# Empty



## EverDream (Dec 15, 2006)

Well, after watching the first episode of Dexter, I'm back to my emptiness. I like the quiet there is at night and I like listening to songs then but I also get scared. I feel very alone. I feel I'm already dead in so many levels. I'm scared.


----------



## PositiveThinking! (Mar 5, 2010)

EverDream said:


> Well, after watching the first episode of Dexter, I'm back to my emptiness. I like the quiet there is at night and I like listening to songs then but I also get scared. I feel very alone. I feel I'm already dead in so many levels. I'm scared.


Sometimes I love the quiet there is in the night, the peace, so intense that it almost gets physical, but then once in a while I get extremely depressed and it's horrible at night, no1 to talk to, empty as you said, alone with my scary thoughts.. I get you


----------



## EverDream (Dec 15, 2006)

PositiveThinking! said:


> Sometimes I love the quiet there is in the night, the peace, so intense that it almost gets physical, but then once in a while I get extremely depressed and it's horrible at night, no1 to talk to, empty as you said, alone with my scary thoughts.. I get you


I pretend that I'm alive. It's like I'm on my own seperated world all the time. I'm so tired living this way but also too tired of trying changing things.

Yesterday I went out with friends. I was listening to everything they said but it seemed meaningless to me. I didn't care.


----------



## EverDream (Dec 15, 2006)

I know people here don't like this negativity but I don't fucking care. I truly feel this year is gonna be my last one.
And I feel like I have to scream, punch things, cry... But I can't and I won't. I probably go to sleep soon.


----------



## Olivia (Aug 8, 2010)

ive felt dead also. i even get confused because my speech will feel stuck in this tense where i dont exist. my thoughts dont exist, before i really sat down to undestand dp, it was seperate from me. i guess i just wanted to add that your not alone


----------



## PositiveThinking! (Mar 5, 2010)

EverDream said:


> I know people here don't like this negativity but I don't fucking care. I truly feel this year is gonna be my last one.
> And I feel like I have to scream, punch things, cry... But I can't and I won't. I probably go to sleep soon.
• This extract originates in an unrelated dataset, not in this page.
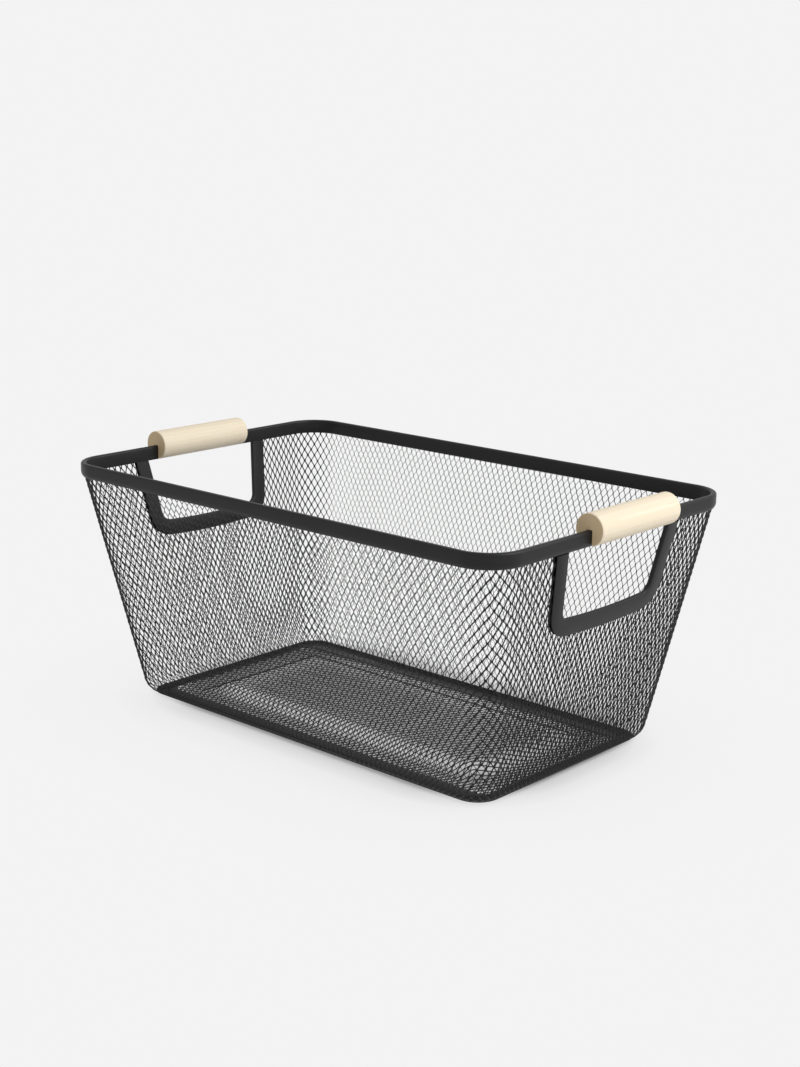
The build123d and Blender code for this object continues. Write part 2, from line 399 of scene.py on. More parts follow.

If they don't like negativity, they should leave the forum because we're here to help each other when we feel down, hang in there I know some days are really tough to deal with


----------



## EverDream (Dec 15, 2006)

Olives said:


> ive felt dead also. i even get confused because my speech will feel stuck in this tense where i dont exist. my thoughts dont exist, before i really sat down to undestand dp, it was seperate from me. i guess i just wanted to add that your not alone


Thanks


----------



## EverDream (Dec 15, 2006)

PositiveThinking! said:


> If they don't like negativity, they should leave the forum because we're here to help each other when we feel down, hang in there I know some days are really tough to deal with


You are really sweet! I feel better today.
My two best friends also going through hard times now. One broke up with her boyfriend and the other deals with her parents divorce right now. Life is so complicated.


----------



## PositiveThinking! (Mar 5, 2010)

EverDream said:


> You are really sweet! I feel better today.
> My two best friends also going through hard times now. One broke up with her boyfriend and the other deals with her parents divorce right now. Life is so complicated.


Yeah, but good days are always around the corner so it's always worth it


----------